Bear with me now. I’ll get to the part about Trump fiddling in a minute, but I wouldn’t be writing this piece if it weren’t for "Coffee Talk."
No, it’s not a morning radio show. Just a few friends who meet for coffee every Tuesday morning. We’ve been doing it for years now. We talk. More importantly, we listen. We have more questions than answers. We don’t agree on everything but nobody shouts or gets red-faced and blows a gasket.
Talking is how normal people solve problems. Screaming and shouting is a sign of problems with no solution in sight.
The Coffee Talk group is a convivial circle of friends with very different life stories. One is a native of New Zealand, one lived in various foreign capitals as the child of a career diplomat, one, a doctor, is a retired U.S. Army colonel who served in the Medical Corps, another is also a retired physician who served in Vietnam and plays a mean clarinet, one is a personal friend of Jim Walton, one is a retired railroad executive who (surprise!) knows a lot about trains.
Membership in Coffee Talk has nothing to do with politics and has changed over the years due to moves, dropouts and, sadly, deaths. The conversation is typically engaging. The topics range far and wide from ancient history to modern art, from Keynes and economics to music and Artie Shaw. One member of the group was a prodigy who mastered the violin by age 9 or 10.
In normal times, politics hardly ever comes up. We don’t deliberately avoid politics, but we normally have a lot of other things to talk about. These are not normal times, however.
Lately, we’ve been talking a lot about politics. Not arguing or haranguing. Talking.
As it happens, talking about complex problems when everyone respects each other and behaves accordingly often leads to a meeting of the minds. Which is where Donald Trump comes into the picture: It is inconceivable that this president, or anyone with a similar personality, would ever be invited to Coffee Talk.
Not because he’s a Republican, because he’s really not, of course. He’s nothing. Never was. Never will be. Which is why he saw fit to ruin and tear down the Grand Old Party .
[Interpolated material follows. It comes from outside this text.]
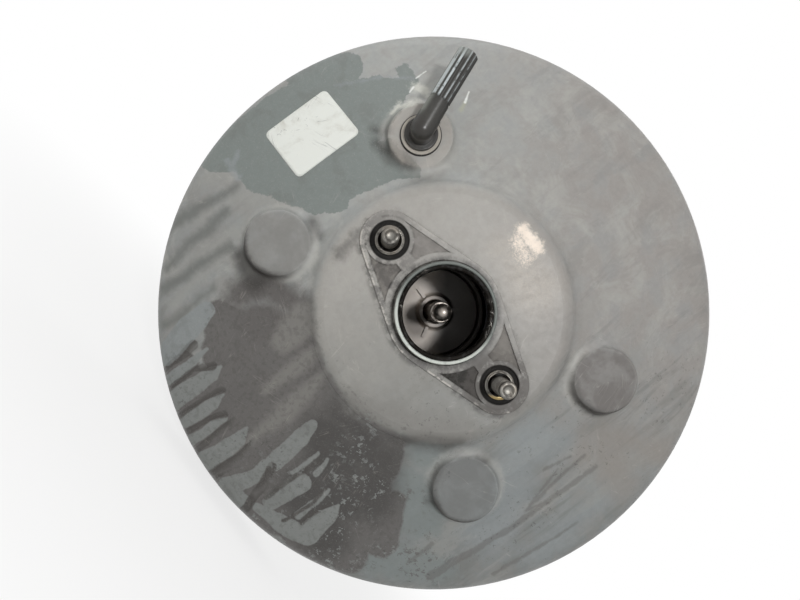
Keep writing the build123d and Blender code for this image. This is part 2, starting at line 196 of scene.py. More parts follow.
def shaken(vector, scale, reach, detail=3.0):
    # the vector moved by noise, at most about a fifth of reach each way
    return vectorMath("ADD", vector, scaled(push(vector, scale, detail), (reach, reach, reach)))


def startGroup(name, ins, outs):
    global tree
    tree = bpy.data.node_groups.new(name, "ShaderNodeTree")
    for label, kind, default in ins:
        socket = tree.interface.new_socket(label, in_out="INPUT", socket_type=kind)
        if default is not None:
            socket.default_value = default
    for label, kind in outs:
        tree.interface.new_socket(label, in_out="OUTPUT", socket_type=kind)
    return tree, tree.nodes.new("NodeGroupInput").outputs, tree.nodes.new("NodeGroupOutput").inputs


def useGroup(group, inputs):
    made = put("ShaderNodeGroup", node_tree=group)
    for key, value in inputs.items():
        join(value, made.inputs[key])
    return made.outputs


def startMaterial(name):
    global tree
    material = bpy.data.materials.new(name)
    material.use_nodes = True
    tree = material.node_tree
    tree.nodes.clear()
    shader = put("ShaderNodeBsdfPrincipled")
    put("ShaderNodeOutputMaterial", {"Surface": shader.outputs["BSDF"]})
    return material, shader.inputs


def bump(shader, height, strength, distance):
    made = put("ShaderNodeBump", {"Height": height, "Strength": strength, "Distance": distance})
    join(made.outputs["Normal"], shader["Normal"])


# --- shared effects

def dustGroup():
    group, ins, outs = startGroup("dust film", (
        ("Color", colourSocket, None), ("Roughness", floatSocket, 0.5), ("Dust Color", colourSocket, None),
        ("Amount", floatSocket, 0.5), ("Patch Scale", floatSocket, 30.0),
    ), (("Color", colourSocket), ("Roughness", floatSocket)))
    where = place()
    patches = cloud(where, ins["Patch Scale"], 5.0, 0.6, 0.4)
    fine = cloud(where, 900.0, 3.0, 0.7)
    normal = put("ShaderNodeNewGeometry").outputs["Normal"]
    upward = split(normal)["Z"]
    settled = plus(remap(upward, -0.4, 1.0, 0.0, 0.35), remap(patches, 0.35, 0.7))
    spread = times(settled, remap(fine, 0.2, 0.8, 0.55, 1.15))
    mask = calc("MULTIPLY", spread, ins["Amount"], clamp=True)
    join(blend(mask, ins["Color"], ins["Dust Color"]), outs["Color"])
    join(blendValue(mask, ins["Roughness"], 0.85), outs["Roughness"])
    return group


def speckGroup():
    group, ins, outs = startGroup("grime specks", (
        ("Color", colourSocket, None), ("Speck Color", colourSocket, None), ("Scale", floatSocket, 300.0),
        ("Size", floatSocket, 0.25), ("Amount", floatSocket, 1.0),
    ), (("Color", colourSocket), ("Mask", floatSocket)))
    where = place()
    moved = shaken(where, 620.0, 0.006)
    cells = put("ShaderNodeTexVoronoi", {"Vector": moved, "Scale": ins["Scale"], "Randomness": 1.0})
    chance = put("ShaderNodeSeparateColor", {0: cells.outputs["Color"]}).outputs[0]
    radius = times(calc("POWER", chance, 2.5), ins["Size"])
    spot = remap(minus(cells.outputs["Distance"], radius), 0.06, -0.06)
    clumps = remap(cloud(where, 34.0, 5.0, 0.65), 0.44, 0.6)
    mask = calc("MULTIPLY", times(spot, clumps), ins["Amount"], clamp=True)
    join(blend(mask, ins["Color"], ins["Speck Color"]), outs["Color"])
    join(mask, outs["Mask"])
    return group


def scratchGroup():
    group, ins, outs = startGroup("fine scratches", (
        ("Scale", floatSocket, 60.0), ("Amount", floatSocket, 1.0),
    ), (("Mask", floatSocket),))
    where = shaken(place(), 30.0, 0.004)
    total = None
    for angle, seed in ((0.4, 0.31), (1.2, 0.57), (1.9, 0.83), (2.7, 1.19)):
        run = turned(where, angle)
        wave = cloud(scaled(run, (0.5, 0.3, 7.0)), ins["Scale"], 2.0, 0.5)
        line = remap(absolute(minus(wave, 0.5)), 0.010, 0.003)
        moved = vectorMath("ADD", scaled(run, (0.6, 1.0, 1.0)), (seed, seed, seed))
        line = times(line, remap(cloud(moved, 90.0, 2.0), 0.60, 0.68))
        total = line if total is None else most(total, line)
    join(times(total, ins["Amount"]), outs["Mask"])
    return group


dustFilm, grimeSpecks, fineScratches = dustGroup(), speckGroup(), scratchGroup()
print("shared effects made")


# --- painted pressings

shellTones = {
    "upperGreyAndLight": (162, 163, 160), "warmGrey": (151, 146, 142), "leftGreyAndShade": (137, 138, 136),
    "lowerGreyAndShade": (124, 127, 126), "plateauGrey": (165, 161, 155), "plateauShade": (135, 134, 129),
    "cleanTeal": (120, 127, 124), "paleBand": (150, 150, 146), "darkBand": (108, 110, 107), "film": (93, 90, 88),
    "filmDeep": (62, 60, 58), "filmBlackAndShade": (48, 45, 42), "drip": (68, 65, 62), "earGrime": (80, 76, 72),
    "lane": (128, 131, 129), "softLane": (124, 122, 118), "teal": (121, 128, 127), "bluish": (142, 148, 150),
    "brown": (140, 134, 128), "pinkDust": (182, 174, 164), "paleDustAndHighlight": (176, 175, 170), "bareMetal": (214, 208, 200),
    "wornPinkAndSheen": (246, 232, 217), "scuff": (206, 206, 197), "scratchWhite": (232, 234, 230),
    "yellowed": (168, 168, 150), "counterboreShadow": (15, 13, 11), "lipGrey": (104, 109, 105), "lipHighlight": (208, 213, 206),
    "windowPale": (146, 142, 138), "windowMiddle": (134, 130, 125), "windowDark": (24, 22, 20),
}
shellPaint = {label: tone(*shade) for label, shade in shellTones.items()}
roughnesses = {"paint": 0.46, "film": 0.27, "pocket": 0.9}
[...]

The successor to the GOP is his personal party. Without Donald Trump, it has no identity. Its existence as a party is coterminous with his existence, politically.
Dictators are so-o-o predictable. They create a cult of personality and a party that consists of adoring followers and rapturous fans who show up at rallies and give the leader all the love he lives for.
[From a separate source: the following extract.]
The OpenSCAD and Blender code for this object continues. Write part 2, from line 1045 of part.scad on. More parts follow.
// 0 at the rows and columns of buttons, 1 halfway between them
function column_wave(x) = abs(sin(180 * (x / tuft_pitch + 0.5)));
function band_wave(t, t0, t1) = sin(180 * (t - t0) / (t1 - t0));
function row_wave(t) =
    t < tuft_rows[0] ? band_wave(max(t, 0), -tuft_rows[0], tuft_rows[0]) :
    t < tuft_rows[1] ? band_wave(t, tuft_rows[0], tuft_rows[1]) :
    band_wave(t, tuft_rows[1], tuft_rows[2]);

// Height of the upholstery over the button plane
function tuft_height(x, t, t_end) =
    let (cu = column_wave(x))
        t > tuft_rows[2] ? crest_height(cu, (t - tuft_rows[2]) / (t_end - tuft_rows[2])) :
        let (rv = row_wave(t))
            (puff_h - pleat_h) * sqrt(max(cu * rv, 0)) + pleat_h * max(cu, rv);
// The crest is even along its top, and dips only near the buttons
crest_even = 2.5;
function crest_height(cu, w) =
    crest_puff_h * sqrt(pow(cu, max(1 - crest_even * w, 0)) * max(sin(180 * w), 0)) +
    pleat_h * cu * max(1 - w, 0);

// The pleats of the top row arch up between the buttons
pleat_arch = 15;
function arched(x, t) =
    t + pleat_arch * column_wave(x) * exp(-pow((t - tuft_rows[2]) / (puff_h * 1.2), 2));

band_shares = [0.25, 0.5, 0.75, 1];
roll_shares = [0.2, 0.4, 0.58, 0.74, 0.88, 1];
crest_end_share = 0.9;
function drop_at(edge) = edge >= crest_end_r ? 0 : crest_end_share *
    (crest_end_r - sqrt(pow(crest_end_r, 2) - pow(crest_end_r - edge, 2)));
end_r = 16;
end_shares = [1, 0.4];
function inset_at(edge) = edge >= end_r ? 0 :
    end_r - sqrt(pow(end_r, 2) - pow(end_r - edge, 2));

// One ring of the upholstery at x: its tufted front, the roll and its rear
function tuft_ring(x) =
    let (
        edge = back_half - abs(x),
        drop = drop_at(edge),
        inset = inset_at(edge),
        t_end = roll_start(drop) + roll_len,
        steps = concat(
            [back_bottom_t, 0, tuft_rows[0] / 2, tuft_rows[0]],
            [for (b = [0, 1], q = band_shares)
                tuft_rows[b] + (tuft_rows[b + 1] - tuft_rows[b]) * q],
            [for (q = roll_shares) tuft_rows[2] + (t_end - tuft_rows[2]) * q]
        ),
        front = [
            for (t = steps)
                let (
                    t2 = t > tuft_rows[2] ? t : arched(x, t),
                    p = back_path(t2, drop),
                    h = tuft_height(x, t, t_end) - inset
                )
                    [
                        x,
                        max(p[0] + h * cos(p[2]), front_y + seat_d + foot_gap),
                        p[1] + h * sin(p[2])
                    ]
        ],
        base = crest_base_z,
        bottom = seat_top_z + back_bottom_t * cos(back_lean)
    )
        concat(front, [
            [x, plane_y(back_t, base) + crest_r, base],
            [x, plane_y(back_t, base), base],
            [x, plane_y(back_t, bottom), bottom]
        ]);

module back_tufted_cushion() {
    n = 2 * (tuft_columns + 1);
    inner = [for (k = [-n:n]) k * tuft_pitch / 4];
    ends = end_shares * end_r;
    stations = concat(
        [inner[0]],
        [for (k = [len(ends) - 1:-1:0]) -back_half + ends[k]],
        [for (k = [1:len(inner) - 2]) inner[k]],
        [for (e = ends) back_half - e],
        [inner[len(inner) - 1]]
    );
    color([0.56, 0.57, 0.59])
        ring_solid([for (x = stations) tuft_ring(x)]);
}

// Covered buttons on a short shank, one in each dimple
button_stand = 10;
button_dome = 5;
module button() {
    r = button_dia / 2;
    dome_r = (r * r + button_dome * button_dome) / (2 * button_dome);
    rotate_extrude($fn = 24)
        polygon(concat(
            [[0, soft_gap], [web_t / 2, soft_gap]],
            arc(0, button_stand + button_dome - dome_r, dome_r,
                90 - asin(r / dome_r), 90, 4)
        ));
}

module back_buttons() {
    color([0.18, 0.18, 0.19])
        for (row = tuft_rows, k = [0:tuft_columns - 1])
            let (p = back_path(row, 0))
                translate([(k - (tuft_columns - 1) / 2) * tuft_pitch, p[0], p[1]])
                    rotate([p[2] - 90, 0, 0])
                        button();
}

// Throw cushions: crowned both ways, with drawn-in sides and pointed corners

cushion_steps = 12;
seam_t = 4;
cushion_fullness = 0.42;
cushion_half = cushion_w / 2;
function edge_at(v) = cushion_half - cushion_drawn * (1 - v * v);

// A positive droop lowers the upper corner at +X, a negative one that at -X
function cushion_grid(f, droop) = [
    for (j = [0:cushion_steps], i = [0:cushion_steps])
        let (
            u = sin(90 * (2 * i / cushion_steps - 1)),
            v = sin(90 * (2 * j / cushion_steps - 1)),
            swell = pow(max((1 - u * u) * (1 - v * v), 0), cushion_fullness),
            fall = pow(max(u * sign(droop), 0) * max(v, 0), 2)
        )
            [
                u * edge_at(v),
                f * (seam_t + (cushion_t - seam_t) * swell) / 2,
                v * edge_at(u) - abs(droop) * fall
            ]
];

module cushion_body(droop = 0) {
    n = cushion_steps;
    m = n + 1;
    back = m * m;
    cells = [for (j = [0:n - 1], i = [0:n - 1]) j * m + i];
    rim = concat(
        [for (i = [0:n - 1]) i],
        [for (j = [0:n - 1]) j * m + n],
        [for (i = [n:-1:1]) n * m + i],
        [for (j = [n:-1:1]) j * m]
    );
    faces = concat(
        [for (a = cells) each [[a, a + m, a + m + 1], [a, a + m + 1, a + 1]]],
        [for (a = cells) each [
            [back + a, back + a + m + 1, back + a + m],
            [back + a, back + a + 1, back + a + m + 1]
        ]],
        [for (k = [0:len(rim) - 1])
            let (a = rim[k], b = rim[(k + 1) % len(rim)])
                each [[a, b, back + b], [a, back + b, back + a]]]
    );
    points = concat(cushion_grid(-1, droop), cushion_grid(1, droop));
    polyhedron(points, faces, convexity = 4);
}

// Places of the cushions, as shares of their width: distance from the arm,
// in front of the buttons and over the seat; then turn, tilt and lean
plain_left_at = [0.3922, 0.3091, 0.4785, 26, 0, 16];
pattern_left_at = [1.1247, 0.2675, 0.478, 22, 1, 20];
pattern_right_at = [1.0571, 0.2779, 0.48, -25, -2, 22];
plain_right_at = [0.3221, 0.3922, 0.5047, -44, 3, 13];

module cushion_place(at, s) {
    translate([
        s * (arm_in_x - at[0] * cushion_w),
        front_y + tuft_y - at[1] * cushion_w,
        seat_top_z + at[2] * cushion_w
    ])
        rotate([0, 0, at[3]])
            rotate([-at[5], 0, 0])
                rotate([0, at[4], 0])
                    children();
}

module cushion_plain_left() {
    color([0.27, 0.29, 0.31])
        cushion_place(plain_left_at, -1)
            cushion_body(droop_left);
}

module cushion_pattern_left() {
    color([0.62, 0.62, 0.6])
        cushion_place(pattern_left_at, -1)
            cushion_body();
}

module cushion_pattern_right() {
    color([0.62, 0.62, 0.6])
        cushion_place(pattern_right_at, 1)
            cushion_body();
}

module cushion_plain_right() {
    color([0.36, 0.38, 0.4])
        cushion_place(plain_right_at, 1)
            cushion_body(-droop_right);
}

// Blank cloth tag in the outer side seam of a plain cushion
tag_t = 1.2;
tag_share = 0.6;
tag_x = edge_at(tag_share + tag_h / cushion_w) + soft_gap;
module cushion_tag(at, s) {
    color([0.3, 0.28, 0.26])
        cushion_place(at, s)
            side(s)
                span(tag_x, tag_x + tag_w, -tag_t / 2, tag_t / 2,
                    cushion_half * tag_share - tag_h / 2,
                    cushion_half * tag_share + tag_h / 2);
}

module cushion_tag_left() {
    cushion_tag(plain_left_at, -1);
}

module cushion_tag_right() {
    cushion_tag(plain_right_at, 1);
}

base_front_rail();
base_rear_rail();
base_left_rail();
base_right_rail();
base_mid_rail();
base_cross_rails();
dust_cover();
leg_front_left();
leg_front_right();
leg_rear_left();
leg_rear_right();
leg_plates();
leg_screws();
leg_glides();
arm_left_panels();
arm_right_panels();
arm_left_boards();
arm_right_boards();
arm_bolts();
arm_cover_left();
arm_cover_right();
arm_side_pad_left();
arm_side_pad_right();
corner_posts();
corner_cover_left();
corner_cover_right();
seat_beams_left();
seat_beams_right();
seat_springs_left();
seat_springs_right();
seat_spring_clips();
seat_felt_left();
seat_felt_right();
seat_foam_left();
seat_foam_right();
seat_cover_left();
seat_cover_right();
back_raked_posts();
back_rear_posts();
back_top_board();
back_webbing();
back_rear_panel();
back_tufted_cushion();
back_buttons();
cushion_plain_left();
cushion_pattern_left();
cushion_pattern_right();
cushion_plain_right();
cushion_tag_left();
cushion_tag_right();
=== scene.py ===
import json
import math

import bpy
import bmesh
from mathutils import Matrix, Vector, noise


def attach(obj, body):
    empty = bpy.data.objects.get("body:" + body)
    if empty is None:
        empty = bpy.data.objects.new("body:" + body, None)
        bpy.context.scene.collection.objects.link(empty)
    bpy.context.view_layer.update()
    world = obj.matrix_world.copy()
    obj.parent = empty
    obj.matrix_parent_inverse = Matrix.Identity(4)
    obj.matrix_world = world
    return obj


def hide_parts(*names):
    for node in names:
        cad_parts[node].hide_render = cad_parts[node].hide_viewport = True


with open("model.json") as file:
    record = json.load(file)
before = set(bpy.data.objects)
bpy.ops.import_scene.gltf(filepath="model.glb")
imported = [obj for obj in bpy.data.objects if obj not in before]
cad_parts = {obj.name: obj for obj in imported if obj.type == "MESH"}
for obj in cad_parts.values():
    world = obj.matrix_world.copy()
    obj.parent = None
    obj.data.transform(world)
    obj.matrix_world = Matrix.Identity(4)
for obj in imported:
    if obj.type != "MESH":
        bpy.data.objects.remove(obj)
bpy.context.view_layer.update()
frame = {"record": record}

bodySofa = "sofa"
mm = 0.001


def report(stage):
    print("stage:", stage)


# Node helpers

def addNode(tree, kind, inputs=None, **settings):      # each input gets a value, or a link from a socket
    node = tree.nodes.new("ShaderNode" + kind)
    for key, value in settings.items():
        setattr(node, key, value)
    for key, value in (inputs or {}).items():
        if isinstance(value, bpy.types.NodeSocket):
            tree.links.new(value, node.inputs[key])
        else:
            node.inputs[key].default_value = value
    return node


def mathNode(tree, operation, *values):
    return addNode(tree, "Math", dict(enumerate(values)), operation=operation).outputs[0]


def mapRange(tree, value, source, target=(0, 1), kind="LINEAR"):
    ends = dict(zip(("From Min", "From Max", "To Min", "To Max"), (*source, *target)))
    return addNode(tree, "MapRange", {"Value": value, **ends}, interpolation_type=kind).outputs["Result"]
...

At the last Coffee Talk, one of the guys mentioned three figures in history who remind him of President Trump. Like Mussolini, Trump is "bombastic and arrogant," he said. Like Hermann Goering (head of Hitler’s Luftwaffe) Trump is "crass and corrupt and corpulent." Then this:
"However, the greatest similarity is the Roman Emperor Nero. Like Nero, our President was born into power and privilege. And like Nero, he is a lover of excessive and often crass luxury. (Nero ... almost bankrupted the Roman Empire). Finally like Nero ... Trump has a fantastical and distorted view of himself ... according to the Roman historian Suetonius, (Nero’s) dying words were, "Oh. What an artist dies in me!"
Like Nero, Donald Trump fiddled while COVID-19 burned the hopes and dreams of countless Americans. This fall, we need to vote like America’s life depends on it. Because it does.